— BEGIN —

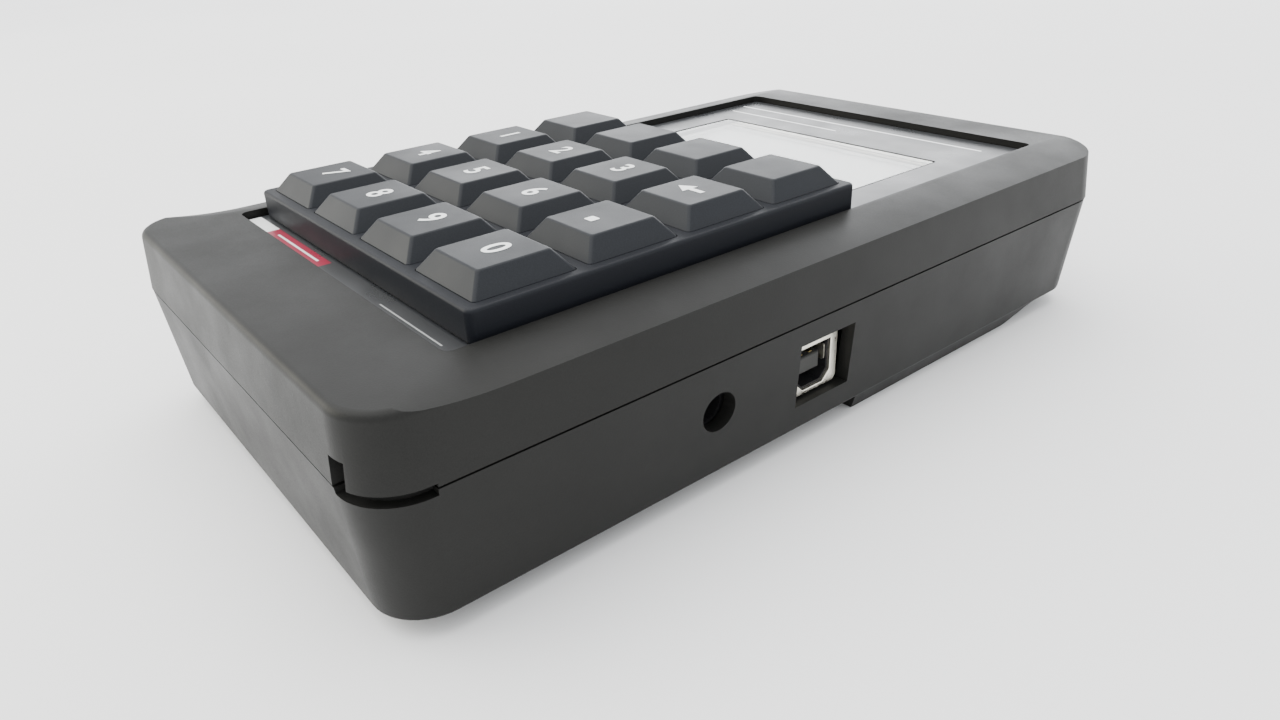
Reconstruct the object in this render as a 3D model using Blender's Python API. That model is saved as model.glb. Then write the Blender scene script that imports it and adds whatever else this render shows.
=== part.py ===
"""Hand-held keypad signal simulator: a two-part case with a display, a 4 by 4 keypad,
a USB type-B socket and a power jack.

+X is the operator's right, +Y points from the operator to the display, +Z is up.
The origin is under the middle of the case, on the surface that it rests on.
Sizes are in millimetres and become metres when a mesh is made.
"""
import bmesh
import bpy
from math import cos, pi, radians, sin
from mathutils import Matrix, Vector

MM = 0.001

# --- clearances -----------------------------------------------------------------
GAP = 0.3             # between pieces that touch or seat on each other
SLIDE_GAP = 0.3       # each side of a piece that slides
CUT_EXTRA = 1.0       # how far a cutter passes a face that it opens

# --- case -----------------------------------------------------------------------
CASE_SIDES = 25.8     # case width beyond the keys' own pitches
CASE_ENDS = 93.8      # case length beyond the keys' own pitches
CASE_TOP = 35.3
TOP_DEPTH = 11.3      # seam to case top
CORNER_R = 8.6
WALL = 2.5
FRONT_FLOOR_Z = 3.3   # underside of the case under the keypad
TOP_EDGE = 1.2        # soft edge around the top face
TOP_DRAFT = 0.9       # each side, seam to top
BASE_STEP = 0.3       # bottom shell is this much smaller at the seam
BASE_DRAFT = 1.6      # each side, seam to underside
BASE_EDGE = 0.6       # small bevel around the underside
LONG_EDGE_DROP = 1.7  # height that the sloped long edges lose
FLAT_MARGIN = 0.9     # flat strip between the recess and each sloped edge
SLOPE_RUNOUT = 18.0   # length over which the slopes run out at the operator's end
SLOPE_FROM_FRAME = 1.0  # where the run-out starts, in front of the keypad frame
SLOPE_STEPS = 8
SEAM_GAP = 0.3
LIP_HEIGHT = 1.5
LIP_DEPTH = 4.0
LIP_WALL = 1.2
LIP_ROOT = 0.5        # how far the lip's skirt sinks into the wall

# --- deep section under the display ----------------------------------------------
DEEP_FRONT = 7.0      # Y where it starts
DEEP_TOP = 5.2        # height where its own edges start
DEEP_SIDE_INSET = 1.8
DEEP_FRONT_LEAN = 0.5
RAMP_BEFORE_BOX_END = 1.3   # ramp's foot, in front of the battery box's end

# --- recess and front panel ------------------------------------------------------
CHIN = 17.8           # case end to recess, operator's end
BROW = 12.6           # recess to case end, display end
PANEL_DEPTH = 1.4     # case top to panel
PANEL_THICKNESS = 0.8
FLOOR_THICKNESS = 2.5
RECESS_SIDE = 1.3     # recess edge to keypad frame
RECESS_R = 1.5
WELL_R = 2.0          # corners of the opening under the keypad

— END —

BRIEF
Using the material above, quote the first line and each line after it, stopping at and including the line that holds "CUT_EXTRA = 1.0".

OUTPUT OF THE EXERCISE
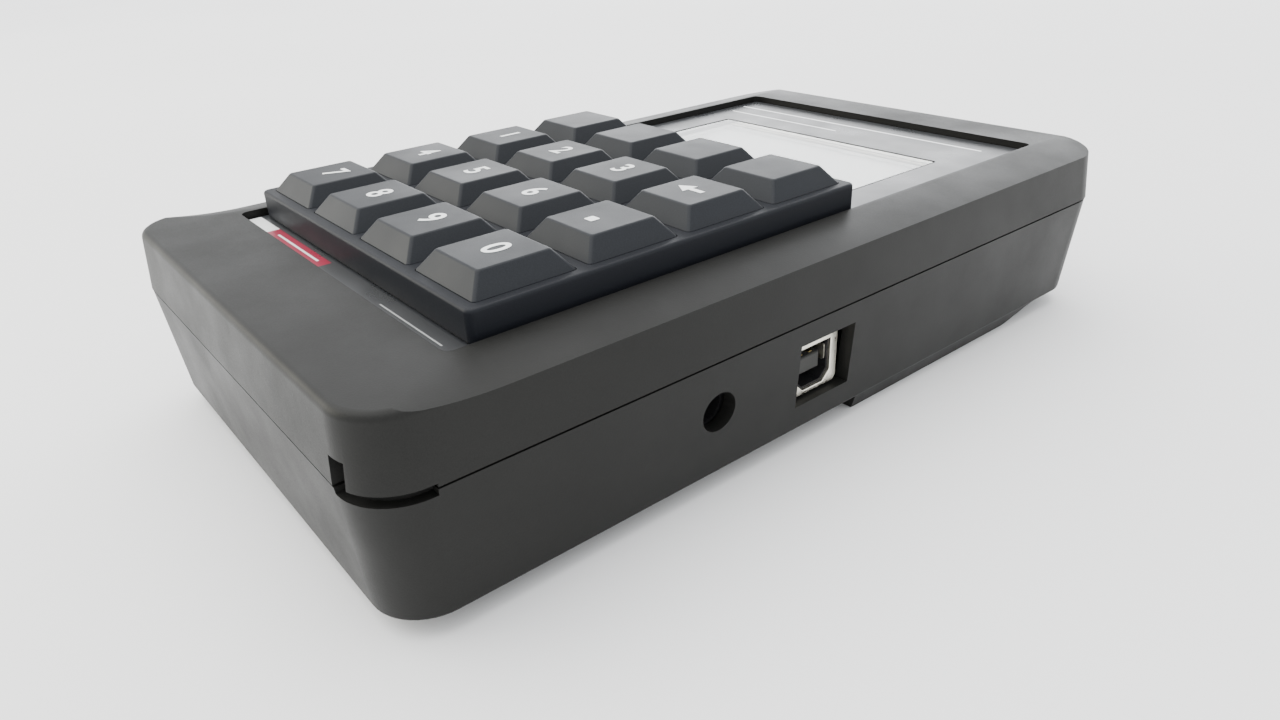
Reconstruct the object in this render as a 3D model using Blender's Python API. That model is saved as model.glb. Then write the Blender scene script that imports it and adds whatever else this render shows.
=== part.py ===
"""Hand-held keypad signal simulator: a two-part case with a display, a 4 by 4 keypad,
a USB type-B socket and a power jack.

+X is the operator's right, +Y points from the operator to the display, +Z is up.
The origin is under the middle of the case, on the surface that it rests on.
Sizes are in millimetres and become metres when a mesh is made.
"""
import bmesh
import bpy
from math import cos, pi, radians, sin
from mathutils import Matrix, Vector

MM = 0.001

# --- clearances -----------------------------------------------------------------
GAP = 0.3             # between pieces that touch or seat on each other
SLIDE_GAP = 0.3       # each side of a piece that slides
CUT_EXTRA = 1.0       # how far a cutter passes a face that it opens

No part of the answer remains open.